You can put lipstick on a pig by Dan Tines

But the performance trade-off (whatever that might be) isn't worth getting muddy in the pig pen.

Re: You can put lipstick on a pig by peter lin

which one is the pig? C++, managed languages or bad developers?

Re: You can put lipstick on a pig by Paulo Pinto

Personally I would say bad developers.

Test and Change by Glenn Graham

Personally I like managed code for two key reasons. I can integrate testing in more easily and I can work with the code (especially with changing it) more easily. Performance seems to be a small effect and now a days. I would rather multi-thread for performance and that is much easier for me in managed code.

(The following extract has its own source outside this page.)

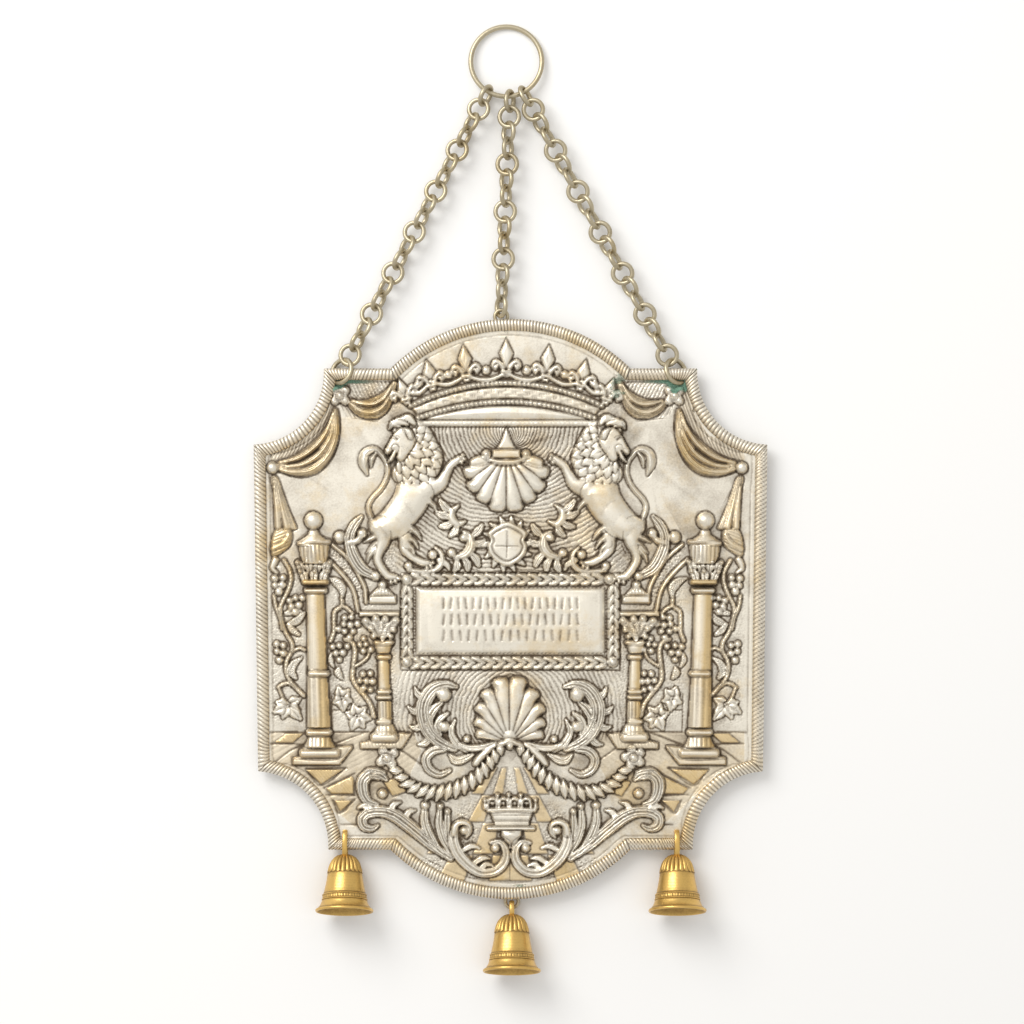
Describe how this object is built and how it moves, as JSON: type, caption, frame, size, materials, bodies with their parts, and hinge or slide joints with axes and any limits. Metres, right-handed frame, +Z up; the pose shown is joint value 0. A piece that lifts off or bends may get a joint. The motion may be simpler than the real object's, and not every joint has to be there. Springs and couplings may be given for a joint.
{
  "type": "torah shield",
  "caption": "Embossed silver shield with arched top and foot, hung on chains from a ring, with bells at its foot, lying face up.",
  "frame": {"origin": "on the ground under the centre of the whole object's bounding box", "axes": "+Z up out of the relief's face, +Y from the bells to the hanging ring along the shield's height, +X to the right of the relief as it is read"},
  "size_m": [0.231, 0.4296, 0.0253],
  "materials": {
    "silver": "embossed, chased and polished silver with darkened recesses",
    "parcel_gilt": "fluted half-round silver strip, partly gilt and worn",
    "wire": "silver-plated brass wire, worn and tarnished",
    "gilt": "polished gilt brass",
    "iron": "dull iron"
  },
  "bodies": {
    "root": {"plate": "silver", "border_arch_bottom": "parcel_gilt", "border_shoulder_bottom_right": "parcel_gilt", "border_bite_bottom_right": "parcel_gilt", "border_side_right": "parcel_gilt", "border_bite_top_right": "parcel_gilt", "border_shoulder_top_right": "parcel_gilt", "border_arch_top": "parcel_gilt", "border_shoulder_top_left": "parcel_gilt", "border_bite_top_left": "parcel_gilt", "border_side_left": "parcel_gilt", "border_bite_bottom_left": "parcel_gilt", "border_shoulder_bottom_left": "parcel_gilt", "hanging_ring": "wire", "chain_left": "wire", "chain_middle": "wire", "chain_right": "wire", "eye_top": "wire", "eye_bottom": "wire", "hanger_left": "gilt", "bell_left": "gilt", "clapper_left": "iron", "hanger_middle": "gilt", "bell_middle": "gilt", "clapper_middle": "iron", "hanger_right": "gilt", "bell_right": "gilt", "clapper_right": "iron"}
  },
  "joints": []
}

Re: You can put lipstick on a pig by Dan Tines

"Modern" is the lipstick and C++ is the pig.

Space vs Time by Russell Leggett

I think performance is a red herring. We've seen that JITs can find a lot of optimizations that static compilers can't based on runtime observations, and there is a lot more for growth there than static compilation. The real trade off I see, is when those optimizations are made. Java requires a lot more memory than a C++ application, and can take a lot of time to start and optimize hotspots etc. This will likely always be the case. C++ does more upfront, and so it's fast immediately, but can't do additional optimizations during runtime.

Re: Space vs Time by peter lin

I would agree a good C++ compiler can optimize, but that assumes the code is well written. If it's spaghetti code that's poorly organized and badly implemented, no compiler switch is going to help. The same is true of managed environments. Atleast with JIT, really bad code can be in-lined based on runtime profiling. I've seen this first hand with really poorly written java code. The other big obstacle I see is skill. There aren't a lot of great C++ programmers that have elite skills. From my experience developing business applications, often the functional specifications are obtuse or wrong. Using a managed environment "can" make these types of apps easier to develop. On the other hand, if an application is clearly defined with very specific performance and scalability requirements beyond what managed environments can provide, the best choice is to hire a top notch C++ developer.

Re: Welcome to 1995 by Charlie Helin

I can only speak for the JVM, but it does for instance utilize utilize SSE2 instead of x87 the vast majority of instructions. I wonder were you get your information from?

Re: Space vs Time by Charlie Helin


It is true that the JIT/Optimizer will figure out the 'intent' of the program rather than trying to follow it as is. I believe that most programmers are to smart for their own good and waste huge amount of time trying to be cute and obfuscate their code to impress colleagues, or just because it looks more intelligent write their program as it was an unmanaged environment. In short making their code less readable.

This unfortunately sometimes makes the job harder for the optimizer to figure out for instance if it is safe to hoist the "out of bounds check".